Interestingly, the five LSTM networks don’t communicate with each other. Instead, a “team spirit” hyperparameter, ranging in value from 0 to 1, determines how much or how little each agent-controlled hero prioritizes individual rewards over the team’s reward.
To prep for the matches, the system plays 180 year’s worth of games every day — 80 percent of its games against itself and 20 percent against its past selves — on a distributed system of 256 Nvidia Telsa P100 graphics cards and 128,000 processor cores (compared to the old Dota bot’s 60,000 cores).
There’s a lot of data to crunch. During a match, each player character can perform dozens of 170,000 possible actions and combined, all heroes on the board complete an average of 10,000 moves each frame. Altogether, OpenAI Five takes into account 20,000 numbers representing all information human Dota players are allowed to access.
OpenAI’s training framework, Rapid, consists of two parts: a set of rollout workers that run a copy of Dota 2 and an LSTM network, and optimizer nodes that perform synchronous gradient descent — an essential step in machine learning — across a fleet of GPUs.
As the rollout workers gain experience, they inform the optimizer nodes, and another set of workers compare the trained LSTM networks, or agents, to reference agents.
In the first few games, the AI-controlled heroes “walk aimlessly around the map,” the OpenAI wrote. After a few hours, though, they master basics like lane defense and farming, and in days learn advanced strategies like rotating heroes around the map and stealing runes — special boosters that spawn on the game map — from opponents.
“People used to think that this kind of thing was impossible using today’s deep learning,” Brockman said.
“But it turns out that these networks [are] able to play at the professional level in terms of some of the strategies they discover … and really do some long-term planning,” said Brockman. “The shocking thing to me is that it’s using algorithms that are already here, that we already have, that people said were flawed in very specific ways.”
A ‘milestone’ for AI
OpenAI Five isn’t the first AI system to beat human opponents at complex games. AlphaZero, the deep neural network developed by Alphabet subsidiary DeepMind, achieved a superhuman level of play in chess, shogi, and Go.
Carnegie Melon’s poker-playing Liberatus AI came out thousands of fictional dollars ahead in a month-long series of games with professional card players. And a machine learning method developed by Maluuba, which Google acquired in 2017, was used to create a system that achieved a top score of 999,990 in Ms. Pac-Man — higher than any human player has scored.
But for Brockman, OpenAI Five’s achievement is about more than Dota. It’s a significant step toward AI that can perform much more sophisticated tasks than today’s systems.
“Games have really been the benchmark [in AI research,” Brockman said. "These complex strategy games are the milestone that we … have all been working towards because they start to capture aspects of the real world.”
To that end, OpenAI has its fingers in a number of AI pies. Last year, it developed software that produces high-quality datasets for neural networks by randomizing the colors, lighting conditions, textures, and camera settings in simulated scenes.

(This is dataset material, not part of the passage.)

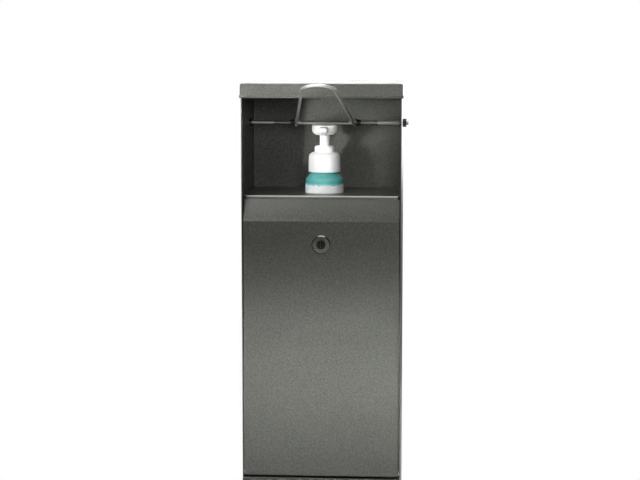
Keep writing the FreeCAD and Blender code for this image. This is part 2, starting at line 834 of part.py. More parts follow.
def platform_rivets():
    """Rivets through the platform's back and the column's back wall, a head at both ends."""
    grip = "2 * steel"
    rivets = []
    for side, sign, _ in SIDES:
        rivet = turned(f"platform_rivet_{side}", [
            ("0", "-rivet_head_high"),
            ("rivet_head - rivet_head_bevel", "-rivet_head_high"),
            ("rivet_head", "-rivet_head_rim"),
            ("rivet_head", "0"),
            ("rivet_radius", "0"),
            ("rivet_radius", grip),
            ("rivet_head", grip),
            ("rivet_head", f"{grip} + rivet_head_rim"),
            ("rivet_head - rivet_head_bevel", f"{grip} + rivet_head_high"),
            ("0", f"{grip} + rivet_head_high"),
        ])
        turn_to(rivet, X_AXIS, 90)
        rivets.append(place(rivet, f"{sign}rivet_spread", BACK, RIVET_Z))
    keep_group("platform_rivets", rivets)


# Bottle, its label and the foam pump, all on the stand's own axis
def bottle():
    inner = "(bottle_radius - bottle_wall)"
    step = "(neck_radius + shoulder_step)"
    body = turned("bottle", [
        ("0", PLATFORM_TOP),
        ("bottle_radius", PLATFORM_TOP),
        ("bottle_radius", SHOULDER),
        (step, NECK_FOOT),
        ("neck_radius", NECK_FOOT),
        ("neck_radius", NECK_TOP),
        ("neck_radius - bottle_wall", NECK_TOP),
        ("neck_radius - bottle_wall", f"{NECK_FOOT} - bottle_wall"),
        (inner, f"{SHOULDER} - bottle_wall"),
        (inner, f"{PLATFORM_TOP} + bottle_wall"),
        ("0", f"{PLATFORM_TOP} + bottle_wall"),
    ])
    rounded(
        body,
        lambda edge, m: is_rim(edge, m, "bottle_radius", PLATFORM_TOP),
        "bottle_foot_round",
    )
    rounded(
        body,
        lambda edge, m: is_rim(edge, m, "bottle_radius", SHOULDER)
        or is_rim(edge, m, step, NECK_FOOT),
        "shoulder_round",
    )
    return keep(body)


def bottle_label():
    inside = "bottle_radius + label_fit"
    return keep(turned("bottle_label", [
        (inside, f"{PLATFORM_TOP} + label_low"),
        (f"{inside} + label_thick", f"{PLATFORM_TOP} + label_low"),
        (f"{inside} + label_thick", f"{PLATFORM_TOP} + label_high"),
        (inside, f"{PLATFORM_TOP} + label_high"),
    ]))


def pump_collar():
    """The screw collar, with the rounded shoulder that the pump stands in."""
    bore = "neck_radius + running_fit"
    mouth = "housing_radius + flange_fit"
    ceiling = f"({NECK_TOP} + housing_flange_thick + flange_fit)"
    shoulder = f"({COLLAR_TOP} - collar_shoulder_high)"
    crown = "(collar_radius - collar_shoulder_wide)"
    body = turned("pump_collar", [
        (bore, COLLAR_BOTTOM),
        ("collar_radius", COLLAR_BOTTOM),
        ("collar_radius", shoulder),
        (crown, COLLAR_TOP),
        (mouth, COLLAR_TOP),
        (mouth, ceiling),
        (bore, ceiling),
    ])
    rounded(
        body,
        lambda edge, m: is_rim(edge, m, "collar_radius", shoulder)
        or is_rim(edge, m, crown, COLLAR_TOP),
        "collar_round",
    )
    return keep(body)


def pump_chaplet():
    """The ring on the collar that guides the stem."""
    body = turned("pump_chaplet", [
        ("stem_radius + running_fit", COLLAR_TOP),
        ("chaplet_radius", COLLAR_TOP),
        ("chaplet_radius", CHAPLET_TOP),
        ("stem_radius + running_fit", CHAPLET_TOP),
    ])
    rounded(body, lambda edge, m: is_rim(edge, m, "chaplet_radius", CHAPLET_TOP), "chaplet_round")
    return keep(body)


def pump_housing():
    """The cylinder under the collar: it hangs by its flange on the bottle's neck."""
    bore, socket = "tube_radius - tube_wall", "tube_radius + tube_fit"
    neck = "tube_radius + tube_fit + housing_wall"
    flange = "neck_radius - flange_fit"
    return keep(turned("pump_housing", [
        (neck, HOUSING_BOTTOM),
        (neck, HOUSING_STEP),
        ("housing_radius", HOUSING_STEP),
        ("housing_radius", NECK_TOP),
        (flange, NECK_TOP),
        (flange, f"{NECK_TOP} + housing_flange_thick"),
        ("housing_radius", f"{NECK_TOP} + housing_flange_thick"),
        ("housing_radius", COLLAR_TOP),
        (HOUSING_INNER, COLLAR_TOP),
        (HOUSING_INNER, f"{HOUSING_STEP} + housing_floor"),
        (bore, f"{HOUSING_STEP} + housing_floor"),
        (bore, f"{HOUSING_BOTTOM} + tube_socket"),
        (socket, f"{HOUSING_BOTTOM} + tube_socket"),
        (socket, HOUSING_BOTTOM),
    ]))


def pump_piston():
    skirt = f"{HOUSING_INNER} - running_fit"
    return keep(turned("pump_piston", [
        ("piston_bore", PISTON_BOTTOM),
        (skirt, PISTON_BOTTOM),
        (skirt, f"{PISTON_BOTTOM} + piston_skirt"),
        ("piston_stem", f"{PISTON_BOTTOM} + piston_skirt"),
        ("piston_stem", PISTON_TOP),
        ("piston_bore", PISTON_TOP),
    ]))


def pump_head():
    """The head with its stem and the nozzle that points to the front."""
    stem_foot = f"{PISTON_BOTTOM} + piston_skirt + running_fit"
    socket = "piston_stem + press_fit"
    body = turned("pump_head", [
        (socket, stem_foot),
        ("stem_radius", stem_foot),
        ("stem_radius", HEAD_BOTTOM),
        ("head_radius - head_dish_wide", f"{HEAD_BOTTOM} + head_dish_high"),
        ("head_radius", f"{HEAD_BOTTOM} + head_side_low"),
        ("head_radius", HEAD_TOP),
        ("0", HEAD_TOP),
        ("0", PISTON_TOP),
        (socket, PISTON_TOP),
    ])
    rounded(body, lambda edge, m: is_rim(edge, m, "head_radius", HEAD_TOP), "head_round")
    nozzle_under = f"{HEAD_BOTTOM} + nozzle_low"
    spout = new_sketch(body, "XZ_Plane")
    rectangle(
        spout,
        "-nozzle_width / 2",
        nozzle_under,
        "nozzle_width / 2",
        f"{HEAD_TOP} - nozzle_under_top",
    )
    pad(body, spout, "nozzle_reach")
    rounded(body, lambda edge, m: near(m.y, "-nozzle_reach"), "nozzle_round")
    mouth = new_sketch(body, "XY_Plane", nozzle_under)
    circle(mouth, "0", "mouth_inset - nozzle_reach", "mouth_radius")
    pocket(body, mouth, "mouth_depth", flip=True)
    return keep(body)


def pump_spring():
    """A coil of wire between the housing's floor and the piston."""
    low = f"({HOUSING_STEP} + housing_floor + spring_wire)"
    high = f"({PISTON_BOTTOM} - spring_wire - spring_play)"
    coil = doc.addObject("Part::Helix", "spring_line")
    coil.setExpression("Radius", cells("spring_radius"))
    coil.setExpression("Height", cells(f"{high} - {low}"))
    coil.setExpression("Pitch", cells(f"({high} - {low}) / spring_turns"))
    section = doc.addObject("Part::RegularPolygon", "spring_section")
    section.Polygon = 6
    section.setExpression("Circumradius", cells("spring_wire"))
    turn_to(section, X_AXIS, 90)
    place(section, "spring_radius", "0", "0")
    spring = doc.addObject("Part::Sweep", "pump_spring")
    spring.Label = "pump_spring"
    spring.Sections = [section]
    spring.Spine = coil
    spring.Solid = True
    spring.Frenet = True
    return keep(place(spring, "0", "0", low))


def dip_tube():
    low, high = f"{PLATFORM_TOP} + tube_lift", f"{HOUSING_BOTTOM} + tube_socket - press_fit"
    return keep(turned("dip_tube", [
        ("tube_radius - tube_wall", low),
        ("tube_radius", low),
        ("tube_radius", high),
        ("tube_radius - tube_wall", high),
    ]))


# Lever: a pivot rod in two sleeves, a loop of bent wire with an eye on each end, and a press bar
def on_pivot(item, turn):
    """Lays a piece made along Z along the pivot, and keeps it."""
    turn_to(item, Y_AXIS, turn)
    return keep(place(item, "0", "pivot_back", ROD_Z))


def sleeves():
    """Threaded sleeves through the side walls, each with a blind bore for the rod's end."""
    tip, bottom = f"{HALF} + sleeve_proud", "sleeve_inner + sleeve_bore"
    bore = "wire_radius + rod_fit"
    for side, _, turn in SIDES:
        on_pivot(turned(f"sleeve_{side}", [
            ("0", tip),
            ("sleeve_radius", tip),
            ("sleeve_radius", "sleeve_inner"),
            (bore, "sleeve_inner"),
            (bore, bottom),
            ("0", bottom),
        ]), turn)


def sleeve_nuts():
    """Hexagon nuts that clamp each side wall from outside and from inside."""
    bore = "sleeve_radius + thread_fit"
    rows = (
        ("outer_nut", "outer_nut_thick", (f"-{HALF} - outer_nut_thick", HALF)),
        ("inner_nut", "inner_nut_thick", (f"-{BAY}", f"{BAY} - inner_nut_thick")),
    )
    for name, thick, places in rows:
        nuts = []
        for (side, _, _), across in zip(SIDES, places):
            nut = hexagon_nut(f"{name}_{side}", "sleeve_nut_flat", thick, bore)
            turn_to(nut, Y_AXIS, 90)
            nuts.append(place(nut, across, "pivot_back", ROD_Z))
        keep_group(f"{name}s", nuts)


def pivot_rod():
    reach = "(sleeve_inner + sleeve_bore - rod_end_play)"
    rod = doc.addObject("Part::Cylinder", "pivot_rod")
    rod.Label = "pivot_rod"
    rod.setExpression("Radius", cells("wire_radius"))
    rod.setExpression("Height", cells(f"2 * {reach}"))
    turn_to(rod, Y_AXIS, 90)
    return keep(place(rod, f"-{reach}", "pivot_back", ROD_Z))


def set_collars():
    """Rings fixed on the rod outside the lever's eyes, which keep it in the middle."""
    inside = "(eye_spread + wire_radius + eye_fit)"
    bore = "wire_radius + thread_fit"
    for side, _, turn in SIDES:
        on_pivot(turned(f"set_collar_{side}", [
            (bore, inside),
            ("set_collar_radius", inside),
            ("set_collar_radius", f"{inside} + set_collar_width"),
            (bore, f"{inside} + set_collar_width"),
        ]), turn)


def wire_ring(name, radius, sweep):
    """A length of the lever's wire bent round the Z axis."""
    ring = doc.addObject("Part::Torus", name)
    ring.setExpression("Radius1", cells(radius))
    ring.setExpression("Radius2", cells("wire_radius"))
    ring.setExpression("Angle3", cells(sweep))
    return ring


def lever_wire():
    """One wire: an eye bent round the pivot rod, a straight leg, the loop, and the same again."""
    # The lever lies flat here, its legs leaning towards each other from the eyes to the loop
    lean = size(LEG_LEAN)
    loop = wire_ring("lever_loop", LOOP_BEND, f"180deg - 2 * {LEG_LEAN}")
    turn_to(loop, Z_AXIS, 180 + lean)
    place(loop, "0", f"{LOOP_BEND} * sin({LEG_LEAN}) - loop_reach", "0")
    pieces = [loop]
    for side, sign, turn in SIDES:
        inwards = FreeCAD.Rotation(Z_AXIS, -math.copysign(lean, turn))
        leg = doc.addObject("Part::Cylinder", f"lever_leg_{side}")
        leg.setExpression("Radius", cells("wire_radius"))
        leg.setExpression("Height", cells(f"loop_reach / cos({LEG_LEAN})"))
        leg.Placement.Rotation = inwards.multiply(FreeCAD.Rotation(X_AXIS, 90))
        pieces.append(place(leg, f"{sign}eye_spread", "0", "0"))
        # The wire's cut end comes round until it all but meets the leg again
        still_open = f"acos(({EYE_RADIUS} - wire_radius - eye_gap) / ({EYE_RADIUS} + wire_radius))"
        eye = wire_ring(f"lever_eye_{side}", EYE_RADIUS, f"360deg - {still_open}")
        eye.Placement.Rotation = inwards.multiply(FreeCAD.Rotation(Y_AXIS, 90))
        pieces.append(place(eye, f"{sign}eye_spread", "0", EYE_RADIUS))
    lever = doc.addObject("Part::MultiFuse", "lever_wire")
    lever.Label = "lever_wire"
    lever.Shapes = pieces
    # Its front is raised, and its eyes' centres come onto the pivot
    turn_to(lever, X_AXIS, -size("lever_angle"))
    deep = f"pivot_back - {EYE_RADIUS} * sin({LEVER_SLOPE})"
    return keep(place(lever, "0", deep, f"{ROD_Z} - {EYE_RADIUS} * cos({LEVER_SLOPE})"))


def press_bar():
    """A straight piece of the same wire, welded under the legs over the middle of the pump."""
    along_leg = f"pivot_back / cos({LEVER_SLOPE})"
    half = f"(eye_spread - (eye_spread - loop_half) / loop_reach * {along_leg})"
    bar = doc.addObject("Part::Cylinder", "press_bar")
    bar.Label = "press_bar"
    bar.setExpression("Radius", cells("wire_radius"))
    bar.setExpression("Height", cells(f"2 * {half}"))
    turn_to(bar, Y_AXIS, 90)
    return keep(place(bar, f"-{half}", "0", f"{HEAD_TOP} + press_gap + wire_radius"))


base_plate()
column_screws()
column_shell()
lower_front_panel()
shelf()
hood()
bottle_platform()
platform_rivets()
door()
hinge_pins()
lock_body()
lock_plug()
lock_cam()
bottle()
bottle_label()
pump_collar()
pump_chaplet()
pump_housing()
pump_piston()
pump_head()
pump_spring()
dip_tube()
sleeves()
sleeve_nuts()
pivot_rod()
set_collars()
lever_wire()
press_bar()
doc.recompute()

for item in doc.Objects:
    assert not {"Invalid", "Error"} & set(item.State), f"{item.Name}: {item.State}"
os.makedirs("parts", exist_ok=True)
for node in nodes:
    shape = node.Shape
    assert not shape.isNull() and shape.isValid(), node.Label
    assert shape.Volume > 0, node.Label
    shape.exportStep(f"parts/{node.Label}.step")
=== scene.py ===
"""The look of a hand sanitizer floor stand: a coated steel column with a wire lever over a pump bottle."""
import math

import bmesh
import bpy
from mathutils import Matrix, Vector


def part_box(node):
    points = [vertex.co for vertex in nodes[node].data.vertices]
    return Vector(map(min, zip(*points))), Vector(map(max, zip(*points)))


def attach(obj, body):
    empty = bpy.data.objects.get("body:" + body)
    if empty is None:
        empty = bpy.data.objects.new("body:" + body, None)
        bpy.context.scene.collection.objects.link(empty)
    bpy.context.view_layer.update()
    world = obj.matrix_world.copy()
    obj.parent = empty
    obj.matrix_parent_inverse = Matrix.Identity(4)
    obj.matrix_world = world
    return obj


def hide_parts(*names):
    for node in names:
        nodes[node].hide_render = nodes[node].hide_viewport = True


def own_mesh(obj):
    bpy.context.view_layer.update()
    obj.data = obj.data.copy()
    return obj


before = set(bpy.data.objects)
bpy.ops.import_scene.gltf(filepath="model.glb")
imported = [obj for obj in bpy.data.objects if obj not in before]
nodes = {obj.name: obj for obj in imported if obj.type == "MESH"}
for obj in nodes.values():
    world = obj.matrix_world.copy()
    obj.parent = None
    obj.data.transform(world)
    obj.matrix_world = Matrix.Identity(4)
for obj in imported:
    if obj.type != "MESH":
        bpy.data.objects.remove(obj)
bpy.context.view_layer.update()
scene = bpy.context.scene
scene.view_settings.view_transform = "Standard"
bpy.ops.object.select_all(action="DESELECT")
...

(Researchers used it to teach a mechanized arm to remove a can of Spam from a table of groceries.) More recently, in February, it released Hindsight Experience Replay (HER), an open-source algorithm that effectively helps robots to learn from failure.
"You want to end up with systems that impact the real world that can help people, whether it’s elderly care robots or other things that are really going to benefit people,” Brockman said. "AI has the potential to be the most positive thing [humans] have ever created.”